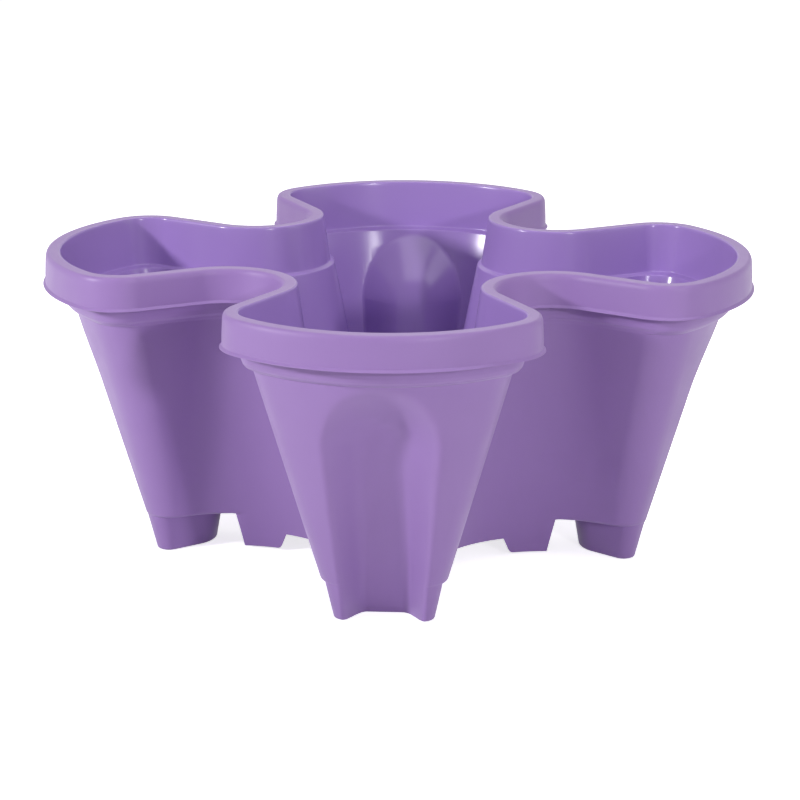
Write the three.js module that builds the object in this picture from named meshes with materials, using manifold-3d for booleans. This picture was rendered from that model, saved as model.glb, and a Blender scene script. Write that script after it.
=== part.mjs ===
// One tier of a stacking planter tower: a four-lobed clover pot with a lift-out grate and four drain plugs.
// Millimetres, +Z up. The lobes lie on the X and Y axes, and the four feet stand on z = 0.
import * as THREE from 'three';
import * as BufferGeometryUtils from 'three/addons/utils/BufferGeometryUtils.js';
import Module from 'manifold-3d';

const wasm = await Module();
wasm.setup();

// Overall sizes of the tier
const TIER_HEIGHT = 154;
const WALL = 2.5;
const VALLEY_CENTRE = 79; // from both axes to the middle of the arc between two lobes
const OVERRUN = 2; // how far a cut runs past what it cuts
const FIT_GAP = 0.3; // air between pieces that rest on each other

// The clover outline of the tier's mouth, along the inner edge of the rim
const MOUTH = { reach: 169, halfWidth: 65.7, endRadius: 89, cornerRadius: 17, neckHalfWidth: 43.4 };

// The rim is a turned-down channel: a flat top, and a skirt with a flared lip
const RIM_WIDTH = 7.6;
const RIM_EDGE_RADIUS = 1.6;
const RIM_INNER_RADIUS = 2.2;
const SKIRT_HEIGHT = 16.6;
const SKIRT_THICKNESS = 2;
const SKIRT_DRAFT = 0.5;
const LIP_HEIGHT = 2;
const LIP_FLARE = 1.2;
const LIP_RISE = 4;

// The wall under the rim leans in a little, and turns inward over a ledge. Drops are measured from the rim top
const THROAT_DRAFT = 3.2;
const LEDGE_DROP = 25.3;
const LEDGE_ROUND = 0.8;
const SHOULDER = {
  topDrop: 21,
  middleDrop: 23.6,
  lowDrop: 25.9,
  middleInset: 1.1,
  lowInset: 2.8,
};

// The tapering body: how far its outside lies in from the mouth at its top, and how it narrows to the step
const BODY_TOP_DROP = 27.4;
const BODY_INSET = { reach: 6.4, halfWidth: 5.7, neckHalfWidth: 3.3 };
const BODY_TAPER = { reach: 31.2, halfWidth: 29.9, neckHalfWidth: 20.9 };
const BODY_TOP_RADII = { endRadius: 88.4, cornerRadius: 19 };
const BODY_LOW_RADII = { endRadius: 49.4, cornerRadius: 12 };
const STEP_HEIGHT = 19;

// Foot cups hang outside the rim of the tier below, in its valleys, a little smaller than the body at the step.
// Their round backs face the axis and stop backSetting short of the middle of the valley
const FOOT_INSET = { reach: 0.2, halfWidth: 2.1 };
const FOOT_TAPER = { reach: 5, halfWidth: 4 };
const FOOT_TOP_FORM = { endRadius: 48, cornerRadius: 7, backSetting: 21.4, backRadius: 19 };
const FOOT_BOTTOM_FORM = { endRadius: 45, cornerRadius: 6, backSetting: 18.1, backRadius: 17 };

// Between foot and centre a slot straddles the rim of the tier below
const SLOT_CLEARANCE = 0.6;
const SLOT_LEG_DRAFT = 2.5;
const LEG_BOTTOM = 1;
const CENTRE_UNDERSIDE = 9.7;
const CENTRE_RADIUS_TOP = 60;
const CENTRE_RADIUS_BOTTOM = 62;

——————

◆ **TASK GOAL**: Gather up every line from the listing above in which the word "manifold" occurs.

◆ **TASK SOLUTION**:
Write the three.js module that builds the object in this picture from named meshes with materials, using manifold-3d for booleans. This picture was rendered from that model, saved as model.glb, and a Blender scene script. Write that script after it.
import Module from 'manifold-3d';